Many minority community law boards have been spreading the gospel of Uniform civil code being the death knell of secularism in India. This kind of fear mongering has led to the minorities being psychologically programmed to resist religious reforms. Uniform civil code is the answer to many problems of social inequality and national integration that we face today. Why are Muslim women denied a proper process of divorce and maintenance which are available to Hindu and Christian women? Why are Muslim girls married off at tender ages, while all other girls in the country reach marriageable age at 18? Why do Christian women wait for 2 years for formal divorce, while others receive swift closure? Why are Hindu women denied an equal share in their parental assets unlike their counterparts across the world? The answer to these questions lie in the blind supremacy of religion over rationality in our land. Unfortunately our constitution has endorsed this paradox due to historical reasons. The western definition of secularism as 'the separation of church from government' is much more practical than the Indian one, where the government is almost party to religious beliefs. The 1985 Shah Bano case was probably the greatest opportunity for India to implement a Uniform Civil code, but unfortunately, Rajeev Gandhi yielded to pressure from his Muslim vote-bank and goofed up a golden chance. Indian people, and minorities in particular are so used to being treated as special citizens, that they cannot fathom the idea of  a rational unified civil code that is different from their own.
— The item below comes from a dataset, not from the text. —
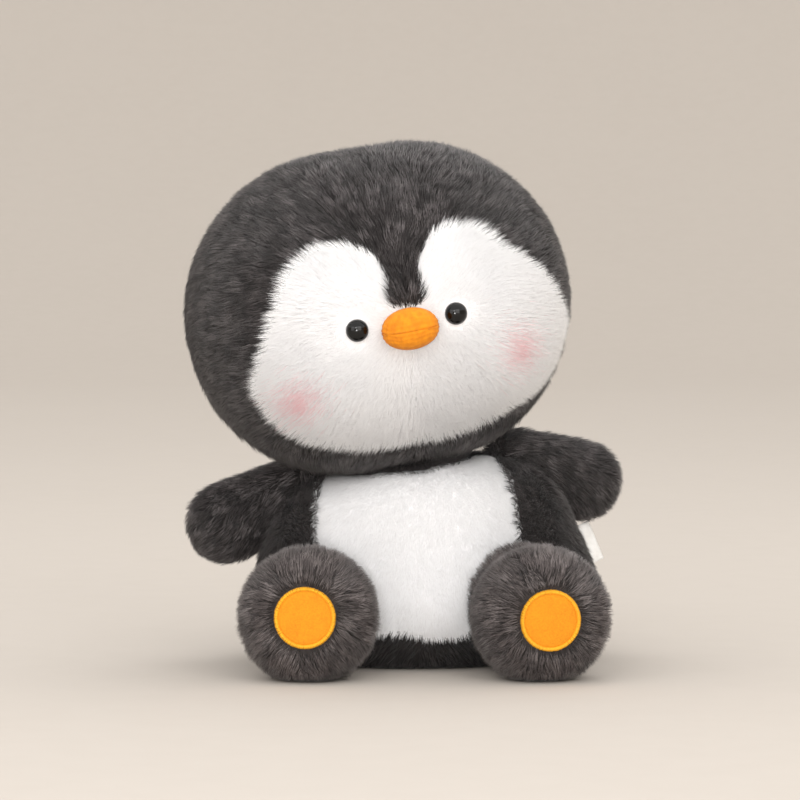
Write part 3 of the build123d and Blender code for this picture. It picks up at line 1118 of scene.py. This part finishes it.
# ------------------------------------------------------------------ eyes
def turned_solid(name, base, axis, profile, around=96):
    """A solid of revolution from (radius, height) pairs about an axis through base."""
    across = unit(np.cross(axis, [0.3, 0.2, 1.0]))
    other = np.cross(axis, across)
    co, faces = [], []
    for radius, height in profile:
        for k in range(around):
            a = 2 * math.pi * k / around
            spoke = across * math.cos(a) + other * math.sin(a)
            co.append(base + spoke * radius + axis * height)
    for i in range(len(profile) - 1):
        for k in range(around):
            n = (k + 1) % around
            low, high = i * around, (i + 1) * around
            faces.append((low + k, low + n, high + n, high + k))
    last = (len(profile) - 1) * around
    faces.append(tuple(range(around))[::-1])
    faces.append(tuple(last + k for k in range(around)))
    piece = raw_mesh(name, np.array(co), faces)
    return applied(piece, "WELD", merge_threshold=0.01 * MM)


for side in ("left", "right"):
    points = vertices_of(nodes[f"eye_{side}"])
    washer = vertices_of(nodes[f"eye_washer_{side}"])
    # the top of the dome is found along a rough axis, and the eye's own axis runs to it
    axis = unit(points.mean(0) - washer.mean(0))
    along = points @ axis
    top = points[along > along.max() - 0.05 * MM].mean(0)
    axis = unit(top - (washer.max(0) + washer.min(0)) / 2)
    shank_end, brim = -18.9 * MM, -6.5 * MM
    profile = [(SHANK_RADIUS, shank_end), (SHANK_RADIUS, brim)]
    profile += [(5.6 * MM, -6.4 * MM), (EYE_RADIUS, -6.0 * MM), (EYE_RADIUS, -5.0 * MM)]
    for step in range(1, DOME_STEPS + 1):
        a = math.pi / 2 * step / DOME_STEPS
        profile.append((EYE_RADIUS * math.cos(a) + 0.01 * MM, (-5.0 + 5.2 * math.sin(a)) * MM))
    eye = shaded(turned_solid(f"eye_{side}_dome", top, axis, profile), eye_look)
    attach(eye, "head")
    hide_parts(f"eye_{side}")
    washer_data = nodes[f"eye_washer_{side}"].data
    washer_data.materials.clear()
    washer_data.materials.append(washer_look)


# ------------------------------------------------------------------ pads and their stitching
def sole_frame(side):
    """Middle of the pad on the sole, the way out of it, and two ways across it."""
    out = leg_axis[side]
    along = vertices_of(nodes[f"sole_pad_{side}"]) @ out
    base = pad_middle(side)
    base = base + out * (along.min() - base @ out)
    across = unit(np.cross(out, [0, 0, 1.0]))
    return base, out, across, np.cross(across, out)


def felt_pad(side):
    """A thick felt disc, a little crowned, with a soft rolled edge."""
    base, out = sole_frame(side)[:2]
    profile = [(0.01 * MM, 0), (PAD_RADIUS, 0), (PAD_RADIUS, 0.7 * MM)]
    for step in range(1, 13):
        share = 1 - step / 12.2
        crown = 1.05 if step == 1 else 1.15 + 0.55 * (1 - share**2)
        profile.append((PAD_RADIUS * share, crown * MM))
    pad = turned_solid(f"sole_pad_{side}_felt", base, out, profile, 128)
    shaded(pad, felt_look)
    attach(pad, f"leg_{side}")
    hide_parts(f"sole_pad_{side}")


def satin_stitch(side):
    """A ring of close thread loops over the edge of the pad."""
    base, out, across, up = sole_frame(side)
    rng = np.random.default_rng(5 if side == "left" else 6)
    loops, round_steps, thick, rise = 150, 9, 0.33 * MM, 1.55 * MM
    co, faces = [], []
    for i in range(loops):
        a = 2 * math.pi * (i + rng.uniform(-0.12, 0.12)) / loops
        spoke = across * math.cos(a) + up * math.sin(a)
        way = -across * math.sin(a) + up * math.cos(a)
        reach = 0.95 * MM * rng.uniform(0.9, 1.12)
        for k in range(round_steps + 1):
            b = math.pi * k / round_steps
            centre = base + spoke * (STITCH_RADIUS - reach * math.cos(b)) + out * (rise * math.sin(b))
            outward = -spoke * math.cos(b) + out * math.sin(b)
            for m in range(6):
                c = math.pi / 3 * m
                co.append(centre + thick * (outward * math.cos(c) + way * math.sin(c)))
        start = i * (round_steps + 1) * 6
        for k in range(round_steps):
            for m in range(6):
                n = (m + 1) % 6
                low, high = start + k * 6, start + (k + 1) * 6
                faces.append((low + m, low + n, high + n, high + m))
        faces.append(tuple(start + m for m in range(6))[::-1])
        faces.append(tuple(start + round_steps * 6 + m for m in range(6)))
    ring_piece = shaded(raw_mesh(f"sole_stitching_{side}_satin", np.array(co), faces), stitch_look)
    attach(ring_piece, f"leg_{side}")
    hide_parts(f"sole_stitching_{side}")


for side in ("left", "right"):
    felt_pad(side)
    satin_stitch(side)


# ------------------------------------------------------------------ label
def care_label():
    """A blank satin strip sewn into the side seam, lying back along the body and gently curled."""
    points = vertices_of(nodes["care_label"])
    low, high = points.min(0), points.max(0)
    seam_top = points[np.argmin(points[:, 0] - points[:, 2])]
    seam_foot = points[np.argmin(points[:, 0] + points[:, 2])]
    along = seam_foot - seam_top
    out = unit(np.array([-along[2], 0, along[0]]))
    reach = 0.45 * (high[0] - low[0])
    stand_off, lift, curl = 4 * MM, 3 * MM, 7 * MM
    columns, rows = 14, 24
    co, faces = [], []
    for i in range(rows + 1):
        for k in range(columns + 1):
            share = k / columns
            edge = seam_top + along * (0.02 + 0.96 * i / rows)
            fold = curl * share**1.6 + 0.5 * MM * math.sin(0.5 * i + 4 * share)
            co.append(edge + out * (reach * share + stand_off) + np.array([0, fold, lift]))
    for i in range(rows):
        for k in range(columns):
            a = i * (columns + 1) + k
            faces.append((a, a + 1, a + columns + 2, a + columns + 1))
    label = raw_mesh("care_label_satin", np.array(co), faces)
    applied(label, "SOLIDIFY", thickness=0.5 * MM, offset=0)
    shaded(label, satin_look)
    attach(label, "torso")
    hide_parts("care_label")


care_label()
The whole idea that the 'sharia' or the other personal law systems are sacrosanct and hence unbreakable is a myth. The 'sharia' prohibits drinking, gambling, and even payment of interest. But these are rarely followed by Muslim men and women from across the world, and these are the 'good' provisions of the Islamic law. The Muslim personal law board does not pressurize the Indian Muslims to abstain from alcohol or drugs, however instigates it's followers to reject a common law that will rid their society of evils like polygamy. The hypocrisy in their opinions and selective outrage is despicable. These religious personal law boards are tying the hands of the judiciary and running a 6th century society with religious paramountcy over national interests. The Law commission has just now released a questionnaire asking people about the need for a uniform civil code. The proposal is to take along all religious communities and create a code that is reflective of our cultural idiosyncrasies and devoid of dogmatic prejudices. The very fact that Goa, an integral state in the Union of India already has a vibrant and dynamic Common civil code is testimony to it's suitability for India. Goa is a state that has a highly heterogeneous population with a history of exogenous cultural impact. Despite this, the Goa experiment has been highly successful and is something we should be proud of. The important thing to realize here, is that we are creating a 'uniform' code. We are removing not only Muslim and Christian personal law, but also Hindu and Sikh personal law. The so-called guardians of Islamic jurisprudence and minority appeasers should stop their fear mongering and appreciate the fact that we are all 'Indians' first, and religious minions second.